> **Data lines**:

-------

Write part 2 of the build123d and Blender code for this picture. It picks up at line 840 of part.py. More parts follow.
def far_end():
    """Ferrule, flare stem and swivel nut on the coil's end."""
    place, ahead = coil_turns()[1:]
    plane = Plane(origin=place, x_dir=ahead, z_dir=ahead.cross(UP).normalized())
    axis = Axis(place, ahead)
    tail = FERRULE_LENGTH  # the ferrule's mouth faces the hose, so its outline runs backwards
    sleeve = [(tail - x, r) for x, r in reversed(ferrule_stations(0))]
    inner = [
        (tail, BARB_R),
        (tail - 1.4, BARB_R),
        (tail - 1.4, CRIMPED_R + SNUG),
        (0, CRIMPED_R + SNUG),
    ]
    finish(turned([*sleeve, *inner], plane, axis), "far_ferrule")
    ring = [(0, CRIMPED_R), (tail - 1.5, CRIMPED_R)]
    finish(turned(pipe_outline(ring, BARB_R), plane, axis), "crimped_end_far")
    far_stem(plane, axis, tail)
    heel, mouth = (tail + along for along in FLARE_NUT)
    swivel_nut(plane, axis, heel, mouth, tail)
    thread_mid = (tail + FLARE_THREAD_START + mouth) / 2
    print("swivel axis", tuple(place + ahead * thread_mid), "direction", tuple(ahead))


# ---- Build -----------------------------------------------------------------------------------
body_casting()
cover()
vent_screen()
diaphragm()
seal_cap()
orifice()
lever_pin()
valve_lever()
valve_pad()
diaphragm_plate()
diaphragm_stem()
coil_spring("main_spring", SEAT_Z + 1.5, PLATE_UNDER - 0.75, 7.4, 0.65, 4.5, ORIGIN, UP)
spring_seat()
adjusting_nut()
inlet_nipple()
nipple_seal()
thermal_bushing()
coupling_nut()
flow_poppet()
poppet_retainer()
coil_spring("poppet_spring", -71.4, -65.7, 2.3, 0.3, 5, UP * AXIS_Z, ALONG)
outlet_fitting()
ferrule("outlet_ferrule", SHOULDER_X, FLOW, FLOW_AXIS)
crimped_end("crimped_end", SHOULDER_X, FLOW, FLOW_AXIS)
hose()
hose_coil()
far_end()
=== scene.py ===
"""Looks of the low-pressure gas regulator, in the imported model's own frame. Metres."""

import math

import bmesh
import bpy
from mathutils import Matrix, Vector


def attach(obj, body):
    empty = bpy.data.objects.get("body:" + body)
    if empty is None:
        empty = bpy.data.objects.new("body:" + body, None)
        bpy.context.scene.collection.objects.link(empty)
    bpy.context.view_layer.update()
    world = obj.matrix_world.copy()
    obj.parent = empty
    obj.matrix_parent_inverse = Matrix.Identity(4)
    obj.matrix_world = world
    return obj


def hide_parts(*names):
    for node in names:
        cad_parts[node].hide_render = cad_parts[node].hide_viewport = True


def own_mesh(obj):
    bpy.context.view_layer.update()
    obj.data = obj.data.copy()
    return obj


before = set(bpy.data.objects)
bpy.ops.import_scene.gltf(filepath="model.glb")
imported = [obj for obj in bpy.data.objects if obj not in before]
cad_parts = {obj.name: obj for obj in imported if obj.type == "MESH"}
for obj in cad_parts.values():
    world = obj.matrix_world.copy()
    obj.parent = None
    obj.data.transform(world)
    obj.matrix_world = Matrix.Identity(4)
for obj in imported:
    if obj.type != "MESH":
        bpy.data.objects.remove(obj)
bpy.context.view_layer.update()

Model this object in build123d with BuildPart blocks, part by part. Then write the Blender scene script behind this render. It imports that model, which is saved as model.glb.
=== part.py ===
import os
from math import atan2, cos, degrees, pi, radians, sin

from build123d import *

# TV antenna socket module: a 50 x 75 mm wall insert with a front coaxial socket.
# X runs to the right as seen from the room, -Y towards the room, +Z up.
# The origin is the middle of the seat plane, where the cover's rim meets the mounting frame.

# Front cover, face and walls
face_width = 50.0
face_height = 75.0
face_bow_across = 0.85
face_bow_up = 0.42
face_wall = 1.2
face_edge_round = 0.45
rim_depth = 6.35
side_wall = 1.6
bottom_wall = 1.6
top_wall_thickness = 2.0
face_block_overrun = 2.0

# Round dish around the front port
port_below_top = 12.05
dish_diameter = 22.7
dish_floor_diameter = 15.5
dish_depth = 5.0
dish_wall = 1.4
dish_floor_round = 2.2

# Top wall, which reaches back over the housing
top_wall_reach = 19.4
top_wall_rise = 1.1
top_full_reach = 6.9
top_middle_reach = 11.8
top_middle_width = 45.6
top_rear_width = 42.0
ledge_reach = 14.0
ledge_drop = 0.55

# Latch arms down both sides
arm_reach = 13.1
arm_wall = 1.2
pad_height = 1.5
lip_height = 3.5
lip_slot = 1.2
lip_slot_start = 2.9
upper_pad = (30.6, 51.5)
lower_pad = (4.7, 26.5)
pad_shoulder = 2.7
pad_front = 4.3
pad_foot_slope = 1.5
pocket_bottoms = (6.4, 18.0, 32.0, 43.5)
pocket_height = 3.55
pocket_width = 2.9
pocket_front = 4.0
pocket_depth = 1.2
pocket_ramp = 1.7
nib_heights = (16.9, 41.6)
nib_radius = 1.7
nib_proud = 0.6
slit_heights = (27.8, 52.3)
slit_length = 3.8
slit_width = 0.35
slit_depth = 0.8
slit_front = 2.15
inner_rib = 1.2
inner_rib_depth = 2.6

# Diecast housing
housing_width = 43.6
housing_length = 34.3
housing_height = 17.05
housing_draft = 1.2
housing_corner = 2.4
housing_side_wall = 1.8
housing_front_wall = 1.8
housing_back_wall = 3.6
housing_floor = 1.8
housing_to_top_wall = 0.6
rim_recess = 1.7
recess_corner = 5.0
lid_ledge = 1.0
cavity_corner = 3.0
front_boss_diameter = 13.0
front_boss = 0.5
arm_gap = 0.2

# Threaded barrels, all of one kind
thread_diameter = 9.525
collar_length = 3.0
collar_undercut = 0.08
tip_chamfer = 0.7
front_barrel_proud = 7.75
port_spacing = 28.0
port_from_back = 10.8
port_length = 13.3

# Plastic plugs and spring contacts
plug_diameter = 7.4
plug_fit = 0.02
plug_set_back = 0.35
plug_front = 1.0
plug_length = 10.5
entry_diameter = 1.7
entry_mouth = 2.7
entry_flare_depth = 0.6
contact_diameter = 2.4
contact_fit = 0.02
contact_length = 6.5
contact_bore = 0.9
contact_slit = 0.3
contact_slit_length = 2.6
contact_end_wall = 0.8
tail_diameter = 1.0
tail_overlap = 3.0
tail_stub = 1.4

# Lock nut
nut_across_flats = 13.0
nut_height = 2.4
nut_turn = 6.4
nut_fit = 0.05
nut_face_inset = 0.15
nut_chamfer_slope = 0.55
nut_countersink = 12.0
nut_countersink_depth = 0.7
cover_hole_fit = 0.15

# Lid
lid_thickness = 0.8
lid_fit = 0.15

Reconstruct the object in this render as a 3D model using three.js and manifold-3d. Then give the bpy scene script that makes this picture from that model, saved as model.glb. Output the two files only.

-------

> **Short exercise**: Give all the entries again exactly; leave none out.

> **Reply to the exercise**:
Write part 2 of the build123d and Blender code for this picture. It picks up at line 840 of part.py. More parts follow.
def far_end():
    """Ferrule, flare stem and swivel nut on the coil's end."""
    place, ahead = coil_turns()[1:]
    plane = Plane(origin=place, x_dir=ahead, z_dir=ahead.cross(UP).normalized())
    axis = Axis(place, ahead)
    tail = FERRULE_LENGTH  # the ferrule's mouth faces the hose, so its outline runs backwards
    sleeve = [(tail - x, r) for x, r in reversed(ferrule_stations(0))]
    inner = [
        (tail, BARB_R),
        (tail - 1.4, BARB_R),
        (tail - 1.4, CRIMPED_R + SNUG),
        (0, CRIMPED_R + SNUG),
    ]
    finish(turned([*sleeve, *inner], plane, axis), "far_ferrule")
    ring = [(0, CRIMPED_R), (tail - 1.5, CRIMPED_R)]
    finish(turned(pipe_outline(ring, BARB_R), plane, axis), "crimped_end_far")
    far_stem(plane, axis, tail)
    heel, mouth = (tail + along for along in FLARE_NUT)
    swivel_nut(plane, axis, heel, mouth, tail)
    thread_mid = (tail + FLARE_THREAD_START + mouth) / 2
    print("swivel axis", tuple(place + ahead * thread_mid), "direction", tuple(ahead))


# ---- Build -----------------------------------------------------------------------------------
body_casting()
cover()
vent_screen()
diaphragm()
seal_cap()
orifice()
lever_pin()
valve_lever()
valve_pad()
diaphragm_plate()
diaphragm_stem()
coil_spring("main_spring", SEAT_Z + 1.5, PLATE_UNDER - 0.75, 7.4, 0.65, 4.5, ORIGIN, UP)
spring_seat()
adjusting_nut()
inlet_nipple()
nipple_seal()
thermal_bushing()
coupling_nut()
flow_poppet()
poppet_retainer()
coil_spring("poppet_spring", -71.4, -65.7, 2.3, 0.3, 5, UP * AXIS_Z, ALONG)
outlet_fitting()
ferrule("outlet_ferrule", SHOULDER_X, FLOW, FLOW_AXIS)
crimped_end("crimped_end", SHOULDER_X, FLOW, FLOW_AXIS)
hose()
hose_coil()
far_end()
=== scene.py ===
"""Looks of the low-pressure gas regulator, in the imported model's own frame. Metres."""

import math

import bmesh
import bpy
from mathutils import Matrix, Vector


def attach(obj, body):
    empty = bpy.data.objects.get("body:" + body)
    if empty is None:
        empty = bpy.data.objects.new("body:" + body, None)
        bpy.context.scene.collection.objects.link(empty)
    bpy.context.view_layer.update()
    world = obj.matrix_world.copy()
    obj.parent = empty
    obj.matrix_parent_inverse = Matrix.Identity(4)
    obj.matrix_world = world
    return obj


def hide_parts(*names):
    for node in names:
        cad_parts[node].hide_render = cad_parts[node].hide_viewport = True


def own_mesh(obj):
    bpy.context.view_layer.update()
    obj.data = obj.data.copy()
    return obj


before = set(bpy.data.objects)
bpy.ops.import_scene.gltf(filepath="model.glb")
imported = [obj for obj in bpy.data.objects if obj not in before]
cad_parts = {obj.name: obj for obj in imported if obj.type == "MESH"}
for obj in cad_parts.values():
    world = obj.matrix_world.copy()
    obj.parent = None
    obj.data.transform(world)
    obj.matrix_world = Matrix.Identity(4)
for obj in imported:
    if obj.type != "MESH":
        bpy.data.objects.remove(obj)
bpy.context.view_layer.update()

Model this object in build123d with BuildPart blocks, part by part. Then write the Blender scene script behind this render. It imports that model, which is saved as model.glb.
=== part.py ===
import os
from math import atan2, cos, degrees, pi, radians, sin

from build123d import *

# TV antenna socket module: a 50 x 75 mm wall insert with a front coaxial socket.
# X runs to the right as seen from the room, -Y towards the room, +Z up.
# The origin is the middle of the seat plane, where the cover's rim meets the mounting frame.

# Front cover, face and walls
face_width = 50.0
face_height = 75.0
face_bow_across = 0.85
face_bow_up = 0.42
face_wall = 1.2
face_edge_round = 0.45
rim_depth = 6.35
side_wall = 1.6
bottom_wall = 1.6
top_wall_thickness = 2.0
face_block_overrun = 2.0

# Round dish around the front port
port_below_top = 12.05
dish_diameter = 22.7
dish_floor_diameter = 15.5
dish_depth = 5.0
dish_wall = 1.4
dish_floor_round = 2.2

# Top wall, which reaches back over the housing
top_wall_reach = 19.4
top_wall_rise = 1.1
top_full_reach = 6.9
top_middle_reach = 11.8
top_middle_width = 45.6
top_rear_width = 42.0
ledge_reach = 14.0
ledge_drop = 0.55

# Latch arms down both sides
arm_reach = 13.1
arm_wall = 1.2
pad_height = 1.5
lip_height = 3.5
lip_slot = 1.2
lip_slot_start = 2.9
upper_pad = (30.6, 51.5)
lower_pad = (4.7, 26.5)
pad_shoulder = 2.7
pad_front = 4.3
pad_foot_slope = 1.5
pocket_bottoms = (6.4, 18.0, 32.0, 43.5)
pocket_height = 3.55
pocket_width = 2.9
pocket_front = 4.0
pocket_depth = 1.2
pocket_ramp = 1.7
nib_heights = (16.9, 41.6)
nib_radius = 1.7
nib_proud = 0.6
slit_heights = (27.8, 52.3)
slit_length = 3.8
slit_width = 0.35
slit_depth = 0.8
slit_front = 2.15
inner_rib = 1.2
inner_rib_depth = 2.6

# Diecast housing
housing_width = 43.6
housing_length = 34.3
housing_height = 17.05
housing_draft = 1.2
housing_corner = 2.4
housing_side_wall = 1.8
housing_front_wall = 1.8
housing_back_wall = 3.6
housing_floor = 1.8
housing_to_top_wall = 0.6
rim_recess = 1.7
recess_corner = 5.0
lid_ledge = 1.0
cavity_corner = 3.0
front_boss_diameter = 13.0
front_boss = 0.5
arm_gap = 0.2

# Threaded barrels, all of one kind
thread_diameter = 9.525
collar_length = 3.0
collar_undercut = 0.08
tip_chamfer = 0.7
front_barrel_proud = 7.75
port_spacing = 28.0
port_from_back = 10.8
port_length = 13.3

# Plastic plugs and spring contacts
plug_diameter = 7.4
plug_fit = 0.02
plug_set_back = 0.35
plug_front = 1.0
plug_length = 10.5
entry_diameter = 1.7
entry_mouth = 2.7
entry_flare_depth = 0.6
contact_diameter = 2.4
contact_fit = 0.02
contact_length = 6.5
contact_bore = 0.9
contact_slit = 0.3
contact_slit_length = 2.6
contact_end_wall = 0.8
tail_diameter = 1.0
tail_overlap = 3.0
tail_stub = 1.4

# Lock nut
nut_across_flats = 13.0
nut_height = 2.4
nut_turn = 6.4
nut_fit = 0.05
nut_face_inset = 0.15
nut_chamfer_slope = 0.55
nut_countersink = 12.0
nut_countersink_depth = 0.7
cover_hole_fit = 0.15

# Lid
lid_thickness = 0.8
lid_fit = 0.15

Reconstruct the object in this render as a 3D model using three.js and manifold-3d. Then give the bpy scene script that makes this picture from that model, saved as model.glb. Output the two files only.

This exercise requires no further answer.